In other possibilities, Denis Villeneuve was in competition with Sicario last year and could repeat with Story Of Your Life. That Amy Adams-Jeremy Renner sci-fi drama was the subject of a record-setting $20M deal with Paramount at the start of Cannes in 2014.
Also starring Adams, and Villeneuve regular collaborator Jake Gyllenhaal, is Tom Ford’s Nocturnal Animals which Focus is releasing but doesn’t yet have a date.
We hear Andrea Arnold’s American Honey has a shot with Shia LaBeouf starring. Conversely, Ben Wheatley and the Brie Larson-led Free Fire are more likely eyeing the fall. We’ve also heard that Derek Cianfrance’s The Light Between Oceans will not be presented. Jeff Nichols’ Loving was just pegged to a November domestic release, potentially taking it out of the running, and Pathé’s Florence Foster Jenkins with Meryl Streep and Hugh Grant is bypassing, we’re told.

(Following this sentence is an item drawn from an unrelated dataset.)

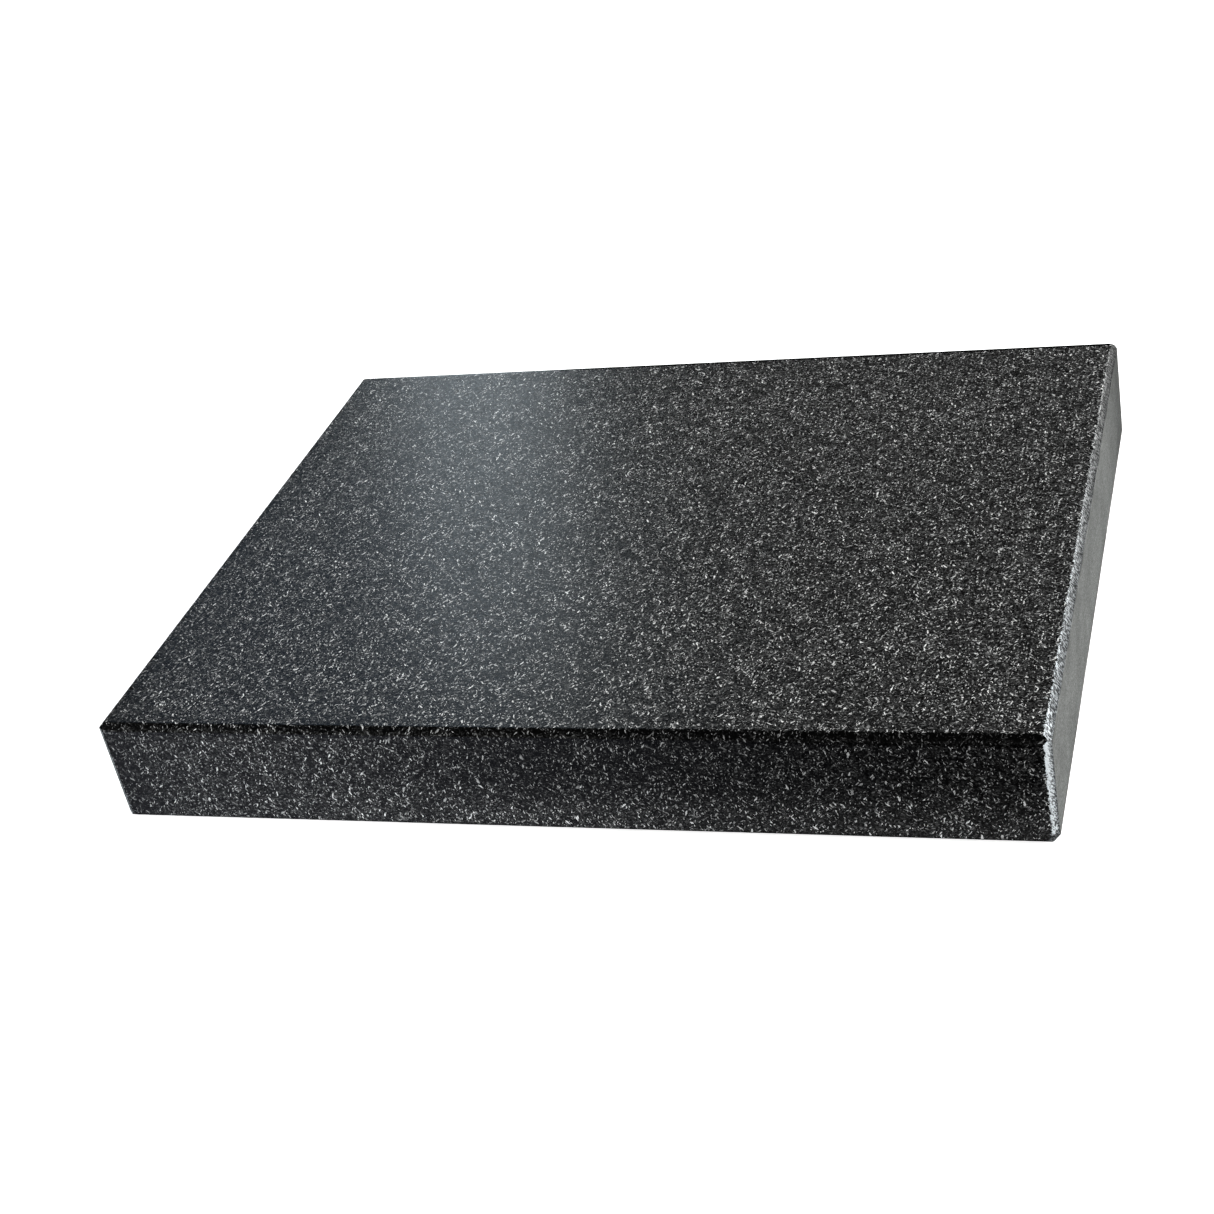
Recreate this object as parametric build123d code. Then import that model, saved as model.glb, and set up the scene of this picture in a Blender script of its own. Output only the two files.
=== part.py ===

Elsewhere, Nate Parker’s The Birth Of A Nation may pick up the Un Certain Regard slot that’s reserved each year for a Sundance title, while Tran Anh Hung’s Eternity and its starry cast of Mélanie Laurent, Audrey Tautou and Bérénice Bejo is considered a possibility in a sidebar.
Other titles to keep an eye on include Paul Verhoeven’s Elle and Romanian helmer Cristian Mungiu’s drama Family Photos.